[Dataset content]
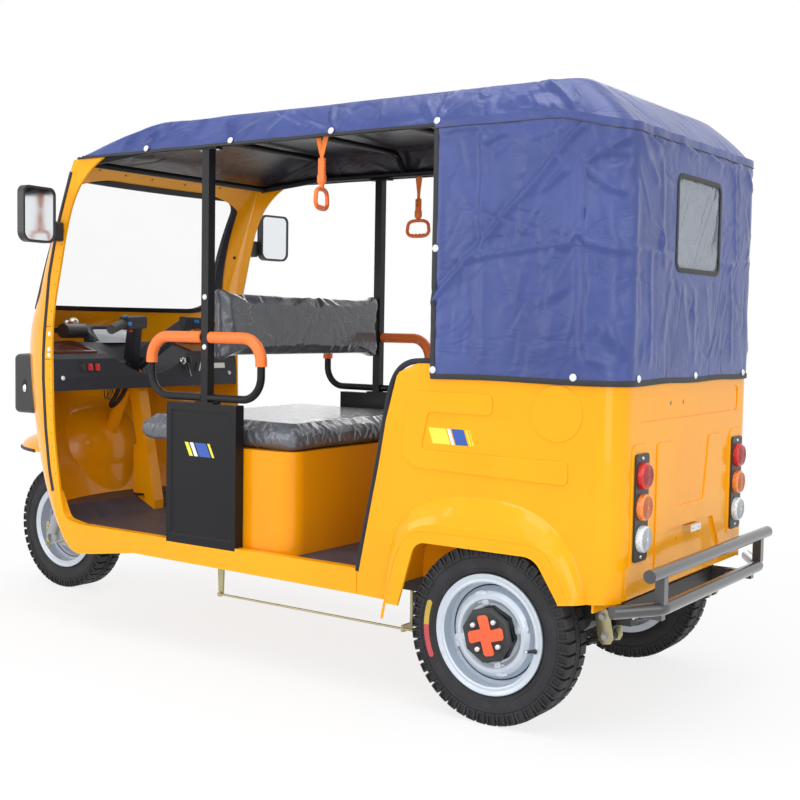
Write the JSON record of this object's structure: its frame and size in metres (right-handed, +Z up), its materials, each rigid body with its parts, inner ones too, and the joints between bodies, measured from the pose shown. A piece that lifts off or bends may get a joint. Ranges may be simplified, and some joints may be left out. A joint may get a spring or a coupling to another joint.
{
  "type": "auto rickshaw",
  "caption": "Electric passenger three-wheeler with an open cab, bench seat and fabric roof; one steered front wheel under a domed cowl and two rear wheels.",
  "frame": {"origin": "on the ground, midway along the overall length, in the vehicle's middle plane", "axes": "+Y is the rear, -Y the nose, +X the vehicle's left side, +Z up"},
  "size_m": [1.3758, 2.9949, 1.747],
  "materials": {
    "tyre_rubber": "matt",
    "rim_paint": "satin",
    "black_steel": "satin",
    "zinc_steel": "satin",
    "yellow_paint": "gloss",
    "black_plastic": "matt",
    "grey_plastic": "satin",
    "grip_rubber": "matt",
    "seal_rubber": "matt",
    "screen_glass": "gloss",
    "lamp_glass": "gloss",
    "brown_plastic": "satin",
    "floor_mat": "matt",
    "battery_case": "matt",
    "seat_leather": "satin",
    "orange_foam": "matt",
    "orange_webbing": "matt",
    "red_lens": "gloss",
    "chrome_trim": "gloss",
    "bumper_paint": "satin",
    "blue_canvas": "matt",
    "clear_film": "gloss",
    "mirror_face": "gloss"
  },
  "bodies": {
    "body": {"steering_head": "yellow_paint", "front_cowl": "yellow_paint", "wheel_well": "yellow_paint", "windscreen_frame": "yellow_paint", "windscreen_seal": "seal_rubber", "windscreen_glass": "screen_glass", "front_mudguard": "yellow_paint", "headlamp_housings": "black_plastic", "headlamp_lenses": "lamp_glass", "dashboard": "grey_plastic", "dash_trays": "brown_plastic", "display_pod": "grey_plastic", "wiper_motor": "black_plastic", "floor_pan": "yellow_paint", "floor_mat": "floor_mat", "side_sills": "yellow_paint", "chassis": "yellow_paint", "leaf_springs": "black_steel", "rear_axle": "black_steel", "brake_linkage": "zinc_steel", "side_boxes": "black_steel", "seat_base": "yellow_paint", "battery_block": "battery_case", "seat_cushion": "seat_leather", "backrest": "seat_leather", "pillars": "black_steel", "armrest_hoops": "black_steel", "armrest_covers": "orange_foam", "side_panel_left": "yellow_paint", "side_panel_right": "yellow_paint", "rear_panel": "yellow_paint", "wheel_housings": "yellow_paint", "lamp_plates": "black_plastic", "tail_lamps": "red_lens", "plate_lamp": "chrome_trim", "bumper": "bumper_paint", "canopy_roof": "blue_canvas", "canopy_curtain": "blue_canvas", "rear_window": "clear_film", "roof_frame": "black_steel", "mirrors": "black_plastic", "mirror_glass": "mirror_face", "grab_straps": "orange_webbing", "bench_base": "yellow_paint", "bench_cushion": "seat_leather", "bench_back": "seat_leather"},
    "steering": {"fork": "black_steel", "front_brake_plate": "zinc_steel", "handlebar": "grey_plastic", "grips": "grip_rubber"},
    "front_wheel": {"tyre_front": "tyre_rubber", "rim_front": "rim_paint", "hub_front": "zinc_steel"},
    "rear_wheel_left": {"tyre_left": "tyre_rubber", "rim_left": "rim_paint", "hub_left": "black_steel"},
    "rear_wheel_right": {"tyre_right": "tyre_rubber", "rim_right": "rim_paint", "hub_right": "black_steel"}
  },
  "joints": [
    {"name": "steering_turn", "type": "hinge", "parent": "body", "child": "steering", "pos_m": [0, -1.21578, 0.23521], "axis": [0, 0.4226, 0.9063], "range_deg": [-38, 38]},
    {"name": "front_wheel_spin", "type": "hinge", "parent": "steering", "child": "front_wheel", "pos_m": [0, -1.2475, 0.25], "axis": [1, 0, 0], "continuous": true},
    {"name": "rear_left_spin", "type": "hinge", "parent": "body", "child": "rear_wheel_left", "pos_m": [0.4445, 1.0275, 0.25], "axis": [1, 0, 0], "continuous": true},
    {"name": "rear_right_spin", "type": "hinge", "parent": "body", "child": "rear_wheel_right", "pos_m": [-0.4445, 1.0275, 0.25], "axis": [1, 0, 0], "continuous": true}
  ]
}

[Task] Copy down the whole of the data above, matching it exactly.

[Response]
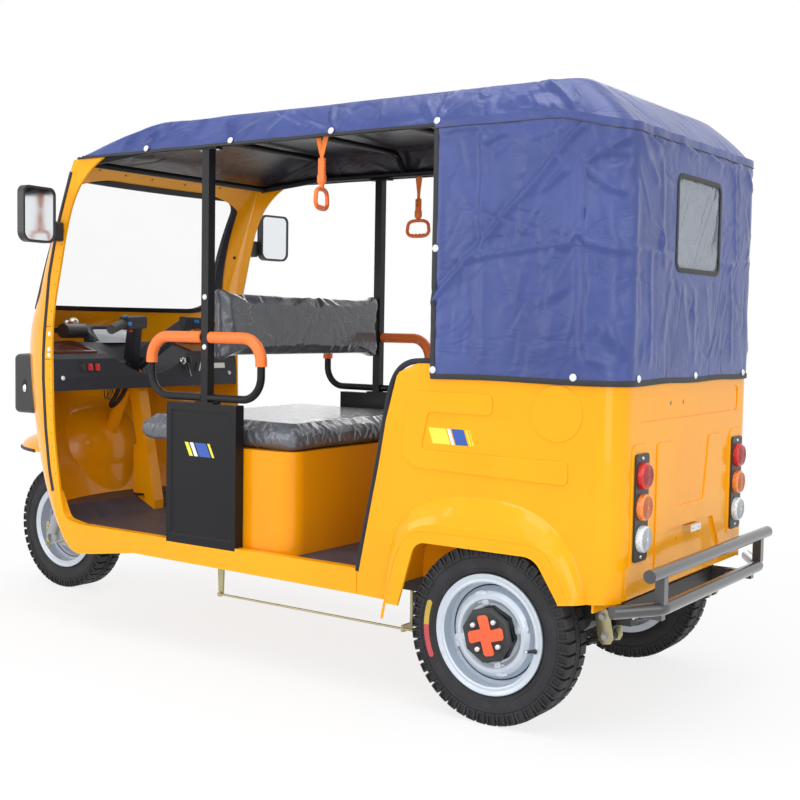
Write the JSON record of this object's structure: its frame and size in metres (right-handed, +Z up), its materials, each rigid body with its parts, inner ones too, and the joints between bodies, measured from the pose shown. A piece that lifts off or bends may get a joint. Ranges may be simplified, and some joints may be left out. A joint may get a spring or a coupling to another joint.
{
  "type": "auto rickshaw",
  "caption": "Electric passenger three-wheeler with an open cab, bench seat and fabric roof; one steered front wheel under a domed cowl and two rear wheels.",
  "frame": {"origin": "on the ground, midway along the overall length, in the vehicle's middle plane", "axes": "+Y is the rear, -Y the nose, +X the vehicle's left side, +Z up"},
  "size_m": [1.3758, 2.9949, 1.747],
  "materials": {
    "tyre_rubber": "matt",
    "rim_paint": "satin",
    "black_steel": "satin",
    "zinc_steel": "satin",
    "yellow_paint": "gloss",
    "black_plastic": "matt",
    "grey_plastic": "satin",
    "grip_rubber": "matt",
    "seal_rubber": "matt",
    "screen_glass": "gloss",
    "lamp_glass": "gloss",
    "brown_plastic": "satin",
    "floor_mat": "matt",
    "battery_case": "matt",
    "seat_leather": "satin",
    "orange_foam": "matt",
    "orange_webbing": "matt",
    "red_lens": "gloss",
    "chrome_trim": "gloss",
    "bumper_paint": "satin",
    "blue_canvas": "matt",
    "clear_film": "gloss",
    "mirror_face": "gloss"
  },
  "bodies": {
    "body": {"steering_head": "yellow_paint", "front_cowl": "yellow_paint", "wheel_well": "yellow_paint", "windscreen_frame": "yellow_paint", "windscreen_seal": "seal_rubber", "windscreen_glass": "screen_glass", "front_mudguard": "yellow_paint", "headlamp_housings": "black_plastic", "headlamp_lenses": "lamp_glass", "dashboard": "grey_plastic", "dash_trays": "brown_plastic", "display_pod": "grey_plastic", "wiper_motor": "black_plastic", "floor_pan": "yellow_paint", "floor_mat": "floor_mat", "side_sills": "yellow_paint", "chassis": "yellow_paint", "leaf_springs": "black_steel", "rear_axle": "black_steel", "brake_linkage": "zinc_steel", "side_boxes": "black_steel", "seat_base": "yellow_paint", "battery_block": "battery_case", "seat_cushion": "seat_leather", "backrest": "seat_leather", "pillars": "black_steel", "armrest_hoops": "black_steel", "armrest_covers": "orange_foam", "side_panel_left": "yellow_paint", "side_panel_right": "yellow_paint", "rear_panel": "yellow_paint", "wheel_housings": "yellow_paint", "lamp_plates": "black_plastic", "tail_lamps": "red_lens", "plate_lamp": "chrome_trim", "bumper": "bumper_paint", "canopy_roof": "blue_canvas", "canopy_curtain": "blue_canvas", "rear_window": "clear_film", "roof_frame": "black_steel", "mirrors": "black_plastic", "mirror_glass": "mirror_face", "grab_straps": "orange_webbing", "bench_base": "yellow_paint", "bench_cushion": "seat_leather", "bench_back": "seat_leather"},
    "steering": {"fork": "black_steel", "front_brake_plate": "zinc_steel", "handlebar": "grey_plastic", "grips": "grip_rubber"},
    "front_wheel": {"tyre_front": "tyre_rubber", "rim_front": "rim_paint", "hub_front": "zinc_steel"},
    "rear_wheel_left": {"tyre_left": "tyre_rubber", "rim_left": "rim_paint", "hub_left": "black_steel"},
    "rear_wheel_right": {"tyre_right": "tyre_rubber", "rim_right": "rim_paint", "hub_right": "black_steel"}
  },
  "joints": [
    {"name": "steering_turn", "type": "hinge", "parent": "body", "child": "steering", "pos_m": [0, -1.21578, 0.23521], "axis": [0, 0.4226, 0.9063], "range_deg": [-38, 38]},
    {"name": "front_wheel_spin", "type": "hinge", "parent": "steering", "child": "front_wheel", "pos_m": [0, -1.2475, 0.25], "axis": [1, 0, 0], "continuous": true},
    {"name": "rear_left_spin", "type": "hinge", "parent": "body", "child": "rear_wheel_left", "pos_m": [0.4445, 1.0275, 0.25], "axis": [1, 0, 0], "continuous": true},
    {"name": "rear_right_spin", "type": "hinge", "parent": "body", "child": "rear_wheel_right", "pos_m": [-0.4445, 1.0275, 0.25], "axis": [1, 0, 0], "continuous": true}
  ]
}